TASK STATEMENT:
Repeat the lines below exactly as written, please, from the line with "# --- files" to the line with "if empty is", both lines included, and no others.

Rows from a 3D modeling dataset:
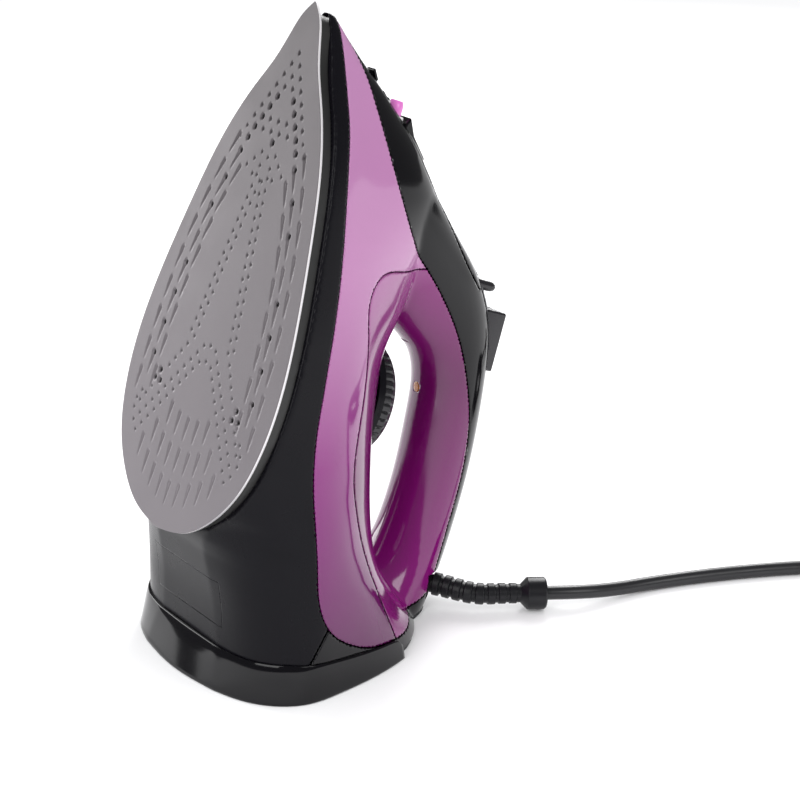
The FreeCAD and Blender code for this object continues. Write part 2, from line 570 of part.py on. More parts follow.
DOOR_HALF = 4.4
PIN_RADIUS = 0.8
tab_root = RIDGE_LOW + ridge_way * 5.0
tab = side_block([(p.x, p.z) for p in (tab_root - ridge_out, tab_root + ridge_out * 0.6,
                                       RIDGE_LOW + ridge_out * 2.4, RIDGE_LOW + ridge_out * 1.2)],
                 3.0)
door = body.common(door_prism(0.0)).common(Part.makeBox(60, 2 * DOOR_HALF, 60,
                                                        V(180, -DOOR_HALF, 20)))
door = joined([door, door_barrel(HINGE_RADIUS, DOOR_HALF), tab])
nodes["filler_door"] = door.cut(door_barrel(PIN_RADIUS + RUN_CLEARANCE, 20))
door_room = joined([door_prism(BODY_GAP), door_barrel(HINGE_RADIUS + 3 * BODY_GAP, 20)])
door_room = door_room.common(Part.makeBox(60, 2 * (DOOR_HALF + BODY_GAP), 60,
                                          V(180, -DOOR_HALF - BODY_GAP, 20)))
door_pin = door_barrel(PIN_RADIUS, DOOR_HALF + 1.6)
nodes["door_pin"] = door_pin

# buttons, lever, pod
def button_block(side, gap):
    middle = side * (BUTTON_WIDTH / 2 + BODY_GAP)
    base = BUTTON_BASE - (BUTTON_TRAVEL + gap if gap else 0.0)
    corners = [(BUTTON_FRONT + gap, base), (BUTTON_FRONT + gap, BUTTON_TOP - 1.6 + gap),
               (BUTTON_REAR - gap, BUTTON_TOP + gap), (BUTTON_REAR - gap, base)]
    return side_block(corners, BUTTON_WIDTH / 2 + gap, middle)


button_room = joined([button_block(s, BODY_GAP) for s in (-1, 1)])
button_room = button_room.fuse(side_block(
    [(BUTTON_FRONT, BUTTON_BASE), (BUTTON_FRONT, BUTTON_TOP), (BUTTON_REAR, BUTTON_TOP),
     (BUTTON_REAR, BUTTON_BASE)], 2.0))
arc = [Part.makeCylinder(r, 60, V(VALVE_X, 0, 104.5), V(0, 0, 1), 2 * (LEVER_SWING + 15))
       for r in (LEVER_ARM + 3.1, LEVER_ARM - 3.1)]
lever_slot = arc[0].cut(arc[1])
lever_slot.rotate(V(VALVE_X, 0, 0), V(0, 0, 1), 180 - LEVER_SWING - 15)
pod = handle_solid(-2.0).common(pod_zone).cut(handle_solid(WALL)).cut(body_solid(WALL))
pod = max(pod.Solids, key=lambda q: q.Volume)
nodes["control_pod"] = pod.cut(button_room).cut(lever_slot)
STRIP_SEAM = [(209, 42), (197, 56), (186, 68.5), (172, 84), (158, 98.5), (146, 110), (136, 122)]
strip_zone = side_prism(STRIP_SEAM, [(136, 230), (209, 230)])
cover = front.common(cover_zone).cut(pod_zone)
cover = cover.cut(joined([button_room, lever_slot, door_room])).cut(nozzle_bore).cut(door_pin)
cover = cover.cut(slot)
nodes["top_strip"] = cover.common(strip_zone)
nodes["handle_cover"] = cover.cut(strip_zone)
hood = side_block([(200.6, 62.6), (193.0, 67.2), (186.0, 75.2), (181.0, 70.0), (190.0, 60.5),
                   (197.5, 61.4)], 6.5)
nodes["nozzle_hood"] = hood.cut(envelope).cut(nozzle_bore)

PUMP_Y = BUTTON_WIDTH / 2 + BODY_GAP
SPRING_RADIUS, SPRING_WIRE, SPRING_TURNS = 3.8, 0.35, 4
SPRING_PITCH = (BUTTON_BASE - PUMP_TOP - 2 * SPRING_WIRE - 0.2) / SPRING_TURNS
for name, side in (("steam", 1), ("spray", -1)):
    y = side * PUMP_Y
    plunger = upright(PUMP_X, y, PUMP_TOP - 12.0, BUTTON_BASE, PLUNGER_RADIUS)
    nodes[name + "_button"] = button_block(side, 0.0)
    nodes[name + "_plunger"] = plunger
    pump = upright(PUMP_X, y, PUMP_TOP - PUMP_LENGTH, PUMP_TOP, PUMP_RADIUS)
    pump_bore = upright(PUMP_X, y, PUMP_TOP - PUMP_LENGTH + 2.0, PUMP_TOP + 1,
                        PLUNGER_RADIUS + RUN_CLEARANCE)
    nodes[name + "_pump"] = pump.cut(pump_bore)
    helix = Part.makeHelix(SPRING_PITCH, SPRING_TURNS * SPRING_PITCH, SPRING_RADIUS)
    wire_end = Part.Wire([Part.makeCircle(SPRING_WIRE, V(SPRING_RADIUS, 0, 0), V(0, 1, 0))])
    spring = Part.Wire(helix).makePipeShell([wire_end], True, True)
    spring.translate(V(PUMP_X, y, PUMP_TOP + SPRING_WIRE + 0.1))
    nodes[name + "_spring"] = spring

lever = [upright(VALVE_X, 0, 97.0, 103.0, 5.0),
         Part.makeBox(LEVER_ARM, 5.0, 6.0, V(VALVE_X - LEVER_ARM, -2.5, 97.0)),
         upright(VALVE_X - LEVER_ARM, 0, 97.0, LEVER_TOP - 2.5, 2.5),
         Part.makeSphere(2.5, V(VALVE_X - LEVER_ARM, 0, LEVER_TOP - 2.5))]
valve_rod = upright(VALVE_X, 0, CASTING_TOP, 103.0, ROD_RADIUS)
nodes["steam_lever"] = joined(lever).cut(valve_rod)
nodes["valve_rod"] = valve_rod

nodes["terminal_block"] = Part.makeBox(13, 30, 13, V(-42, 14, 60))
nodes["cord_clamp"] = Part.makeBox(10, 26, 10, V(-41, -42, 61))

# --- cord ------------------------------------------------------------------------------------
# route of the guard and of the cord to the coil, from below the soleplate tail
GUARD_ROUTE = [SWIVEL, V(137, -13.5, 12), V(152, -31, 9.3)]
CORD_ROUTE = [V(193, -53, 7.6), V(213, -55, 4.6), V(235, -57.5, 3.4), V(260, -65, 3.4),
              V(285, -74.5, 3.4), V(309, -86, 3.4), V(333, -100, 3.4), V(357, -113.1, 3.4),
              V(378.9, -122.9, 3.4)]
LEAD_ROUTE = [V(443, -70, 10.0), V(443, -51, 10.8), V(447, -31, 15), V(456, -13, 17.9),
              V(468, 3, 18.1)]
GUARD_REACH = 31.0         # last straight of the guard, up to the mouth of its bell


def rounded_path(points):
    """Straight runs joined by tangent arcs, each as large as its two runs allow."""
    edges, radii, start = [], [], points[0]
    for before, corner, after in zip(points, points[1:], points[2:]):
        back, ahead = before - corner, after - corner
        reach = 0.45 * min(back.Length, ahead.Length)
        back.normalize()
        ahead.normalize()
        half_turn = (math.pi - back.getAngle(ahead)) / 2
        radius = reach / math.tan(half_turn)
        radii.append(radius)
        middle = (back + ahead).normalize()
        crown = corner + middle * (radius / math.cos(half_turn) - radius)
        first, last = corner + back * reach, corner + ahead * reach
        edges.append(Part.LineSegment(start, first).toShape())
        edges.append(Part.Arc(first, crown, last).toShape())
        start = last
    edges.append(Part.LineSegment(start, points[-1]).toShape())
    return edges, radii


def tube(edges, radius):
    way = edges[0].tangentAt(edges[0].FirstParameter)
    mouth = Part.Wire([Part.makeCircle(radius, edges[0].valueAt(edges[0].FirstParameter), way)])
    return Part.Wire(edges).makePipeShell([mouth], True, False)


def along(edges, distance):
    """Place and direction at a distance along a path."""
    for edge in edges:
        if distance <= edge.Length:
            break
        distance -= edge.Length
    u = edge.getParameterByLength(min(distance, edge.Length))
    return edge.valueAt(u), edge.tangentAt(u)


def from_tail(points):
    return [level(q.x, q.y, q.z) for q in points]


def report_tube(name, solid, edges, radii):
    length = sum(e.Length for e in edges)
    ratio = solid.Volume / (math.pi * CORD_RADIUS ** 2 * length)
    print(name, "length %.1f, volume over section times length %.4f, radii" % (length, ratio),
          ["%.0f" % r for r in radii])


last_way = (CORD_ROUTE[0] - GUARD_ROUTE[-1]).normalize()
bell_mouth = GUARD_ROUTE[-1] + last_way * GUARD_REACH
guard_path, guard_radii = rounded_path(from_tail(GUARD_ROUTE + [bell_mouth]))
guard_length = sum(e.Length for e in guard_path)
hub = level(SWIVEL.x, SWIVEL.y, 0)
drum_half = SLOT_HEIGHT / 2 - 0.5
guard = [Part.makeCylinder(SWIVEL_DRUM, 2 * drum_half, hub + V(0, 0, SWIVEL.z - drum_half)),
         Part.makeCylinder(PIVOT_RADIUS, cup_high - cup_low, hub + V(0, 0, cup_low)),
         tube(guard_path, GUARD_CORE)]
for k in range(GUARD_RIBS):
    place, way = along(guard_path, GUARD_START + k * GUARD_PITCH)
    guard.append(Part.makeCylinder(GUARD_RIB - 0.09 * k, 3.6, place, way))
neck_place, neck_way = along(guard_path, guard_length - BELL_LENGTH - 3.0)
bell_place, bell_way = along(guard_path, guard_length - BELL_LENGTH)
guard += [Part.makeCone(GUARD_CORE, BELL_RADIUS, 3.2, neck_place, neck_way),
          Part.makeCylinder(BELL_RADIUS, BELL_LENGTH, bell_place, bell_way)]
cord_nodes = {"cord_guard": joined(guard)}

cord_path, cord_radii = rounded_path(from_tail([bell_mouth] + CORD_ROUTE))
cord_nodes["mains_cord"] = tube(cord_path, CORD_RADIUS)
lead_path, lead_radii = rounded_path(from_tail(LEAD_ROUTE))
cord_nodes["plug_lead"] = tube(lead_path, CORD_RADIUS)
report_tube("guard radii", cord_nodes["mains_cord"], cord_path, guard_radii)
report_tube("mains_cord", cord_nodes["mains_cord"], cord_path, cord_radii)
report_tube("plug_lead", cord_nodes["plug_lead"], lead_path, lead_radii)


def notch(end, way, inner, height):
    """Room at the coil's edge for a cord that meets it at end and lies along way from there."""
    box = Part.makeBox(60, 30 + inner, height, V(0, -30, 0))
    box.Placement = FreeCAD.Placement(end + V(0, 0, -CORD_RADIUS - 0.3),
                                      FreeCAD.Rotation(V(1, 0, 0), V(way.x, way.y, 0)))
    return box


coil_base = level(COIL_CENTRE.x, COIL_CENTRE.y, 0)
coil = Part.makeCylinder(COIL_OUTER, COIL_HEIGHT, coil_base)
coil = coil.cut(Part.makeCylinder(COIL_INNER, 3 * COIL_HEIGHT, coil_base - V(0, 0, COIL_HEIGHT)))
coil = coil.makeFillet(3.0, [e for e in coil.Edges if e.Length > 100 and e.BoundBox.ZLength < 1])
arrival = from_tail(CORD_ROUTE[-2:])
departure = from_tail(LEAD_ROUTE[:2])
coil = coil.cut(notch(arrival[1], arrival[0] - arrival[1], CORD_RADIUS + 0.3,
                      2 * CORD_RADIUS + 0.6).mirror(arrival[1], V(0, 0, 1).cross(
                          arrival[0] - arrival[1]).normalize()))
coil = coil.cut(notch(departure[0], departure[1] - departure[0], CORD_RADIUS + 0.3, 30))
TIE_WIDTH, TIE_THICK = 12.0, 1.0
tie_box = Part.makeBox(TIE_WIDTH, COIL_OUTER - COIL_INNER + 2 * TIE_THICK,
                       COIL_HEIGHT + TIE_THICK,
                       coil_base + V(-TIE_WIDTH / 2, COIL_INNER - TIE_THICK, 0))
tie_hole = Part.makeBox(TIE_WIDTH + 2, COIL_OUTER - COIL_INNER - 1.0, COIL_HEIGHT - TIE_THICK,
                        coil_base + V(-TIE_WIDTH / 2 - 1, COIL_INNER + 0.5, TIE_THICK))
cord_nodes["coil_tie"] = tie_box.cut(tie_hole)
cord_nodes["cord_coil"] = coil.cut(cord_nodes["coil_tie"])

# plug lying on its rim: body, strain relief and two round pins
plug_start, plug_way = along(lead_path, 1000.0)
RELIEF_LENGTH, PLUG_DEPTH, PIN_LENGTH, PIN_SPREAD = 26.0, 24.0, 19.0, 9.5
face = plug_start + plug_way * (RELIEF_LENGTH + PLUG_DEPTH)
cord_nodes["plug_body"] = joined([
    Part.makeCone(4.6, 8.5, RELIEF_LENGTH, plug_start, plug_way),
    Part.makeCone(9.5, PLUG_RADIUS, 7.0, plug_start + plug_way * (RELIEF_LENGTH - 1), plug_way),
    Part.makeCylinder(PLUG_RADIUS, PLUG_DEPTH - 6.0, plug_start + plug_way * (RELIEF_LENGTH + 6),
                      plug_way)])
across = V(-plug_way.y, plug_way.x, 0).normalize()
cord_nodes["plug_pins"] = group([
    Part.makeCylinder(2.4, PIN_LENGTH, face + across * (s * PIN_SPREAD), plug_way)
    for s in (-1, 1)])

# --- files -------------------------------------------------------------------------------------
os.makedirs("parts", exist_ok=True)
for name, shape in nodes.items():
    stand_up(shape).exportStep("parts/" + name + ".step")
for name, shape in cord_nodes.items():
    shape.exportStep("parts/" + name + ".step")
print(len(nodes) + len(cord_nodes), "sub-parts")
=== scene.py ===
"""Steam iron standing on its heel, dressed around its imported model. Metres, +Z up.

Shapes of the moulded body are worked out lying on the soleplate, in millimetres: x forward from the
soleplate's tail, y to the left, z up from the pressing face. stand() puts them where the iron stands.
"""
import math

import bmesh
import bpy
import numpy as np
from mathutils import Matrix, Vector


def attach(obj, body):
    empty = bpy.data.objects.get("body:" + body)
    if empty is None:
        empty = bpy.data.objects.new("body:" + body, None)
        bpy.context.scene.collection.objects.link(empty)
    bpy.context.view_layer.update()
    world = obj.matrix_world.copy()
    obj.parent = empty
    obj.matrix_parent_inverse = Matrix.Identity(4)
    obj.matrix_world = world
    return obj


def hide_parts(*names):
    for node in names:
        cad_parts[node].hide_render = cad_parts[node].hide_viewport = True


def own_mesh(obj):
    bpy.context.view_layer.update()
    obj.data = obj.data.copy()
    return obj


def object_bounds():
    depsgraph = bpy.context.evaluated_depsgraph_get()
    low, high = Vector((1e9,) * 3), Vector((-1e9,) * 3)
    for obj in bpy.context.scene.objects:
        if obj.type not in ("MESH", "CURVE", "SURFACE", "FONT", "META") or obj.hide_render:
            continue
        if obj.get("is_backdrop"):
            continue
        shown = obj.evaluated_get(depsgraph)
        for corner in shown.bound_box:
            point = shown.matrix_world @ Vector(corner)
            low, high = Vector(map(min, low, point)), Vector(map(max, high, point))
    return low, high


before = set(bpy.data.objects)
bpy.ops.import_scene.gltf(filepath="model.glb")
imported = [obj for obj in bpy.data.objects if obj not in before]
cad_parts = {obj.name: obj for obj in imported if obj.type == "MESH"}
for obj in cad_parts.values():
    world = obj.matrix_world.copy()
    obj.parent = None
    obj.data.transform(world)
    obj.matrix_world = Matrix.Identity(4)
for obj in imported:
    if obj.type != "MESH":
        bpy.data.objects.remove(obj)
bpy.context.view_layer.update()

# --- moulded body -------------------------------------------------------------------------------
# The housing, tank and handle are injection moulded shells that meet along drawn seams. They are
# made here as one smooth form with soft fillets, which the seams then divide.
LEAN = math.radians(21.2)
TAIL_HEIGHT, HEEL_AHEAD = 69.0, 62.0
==
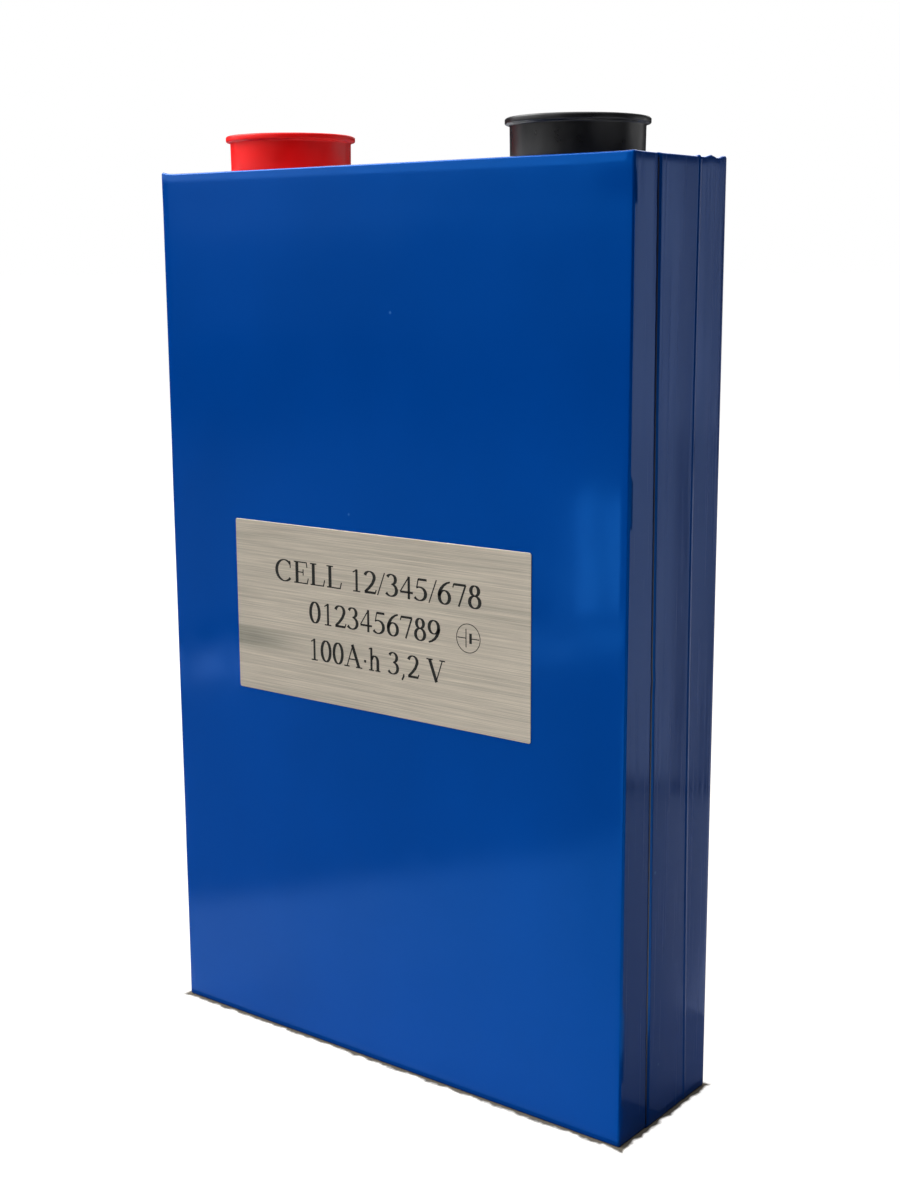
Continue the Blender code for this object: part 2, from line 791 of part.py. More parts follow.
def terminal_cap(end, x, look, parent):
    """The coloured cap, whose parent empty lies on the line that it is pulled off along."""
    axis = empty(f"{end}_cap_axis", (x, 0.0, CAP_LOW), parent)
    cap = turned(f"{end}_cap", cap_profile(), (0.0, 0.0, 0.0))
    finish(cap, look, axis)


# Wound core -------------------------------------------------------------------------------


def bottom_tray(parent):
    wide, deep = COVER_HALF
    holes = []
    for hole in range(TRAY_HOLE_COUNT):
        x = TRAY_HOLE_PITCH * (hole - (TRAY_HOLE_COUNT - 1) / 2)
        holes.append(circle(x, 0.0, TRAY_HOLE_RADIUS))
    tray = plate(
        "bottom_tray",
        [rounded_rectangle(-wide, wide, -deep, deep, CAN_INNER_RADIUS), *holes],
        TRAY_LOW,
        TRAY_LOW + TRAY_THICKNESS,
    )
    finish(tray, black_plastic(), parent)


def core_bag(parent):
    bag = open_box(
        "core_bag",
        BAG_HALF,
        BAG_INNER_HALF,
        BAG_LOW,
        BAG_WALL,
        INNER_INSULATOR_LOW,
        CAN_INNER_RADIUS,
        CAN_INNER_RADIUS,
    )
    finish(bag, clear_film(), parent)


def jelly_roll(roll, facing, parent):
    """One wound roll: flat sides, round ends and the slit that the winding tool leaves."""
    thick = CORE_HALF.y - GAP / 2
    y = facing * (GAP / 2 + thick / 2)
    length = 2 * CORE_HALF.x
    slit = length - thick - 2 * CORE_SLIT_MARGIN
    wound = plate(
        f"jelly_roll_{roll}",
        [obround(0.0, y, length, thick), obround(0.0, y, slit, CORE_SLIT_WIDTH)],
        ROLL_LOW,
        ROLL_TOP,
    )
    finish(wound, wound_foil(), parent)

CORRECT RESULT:
# --- files -------------------------------------------------------------------------------------
os.makedirs("parts", exist_ok=True)
for name, shape in nodes.items():
    stand_up(shape).exportStep("parts/" + name + ".step")
for name, shape in cord_nodes.items():
    shape.exportStep("parts/" + name + ".step")
print(len(nodes) + len(cord_nodes), "sub-parts")
=== scene.py ===
"""Steam iron standing on its heel, dressed around its imported model. Metres, +Z up.

Shapes of the moulded body are worked out lying on the soleplate, in millimetres: x forward from the
soleplate's tail, y to the left, z up from the pressing face. stand() puts them where the iron stands.
"""
import math

import bmesh
import bpy
import numpy as np
from mathutils import Matrix, Vector


def attach(obj, body):
    empty = bpy.data.objects.get("body:" + body)
    if empty is None:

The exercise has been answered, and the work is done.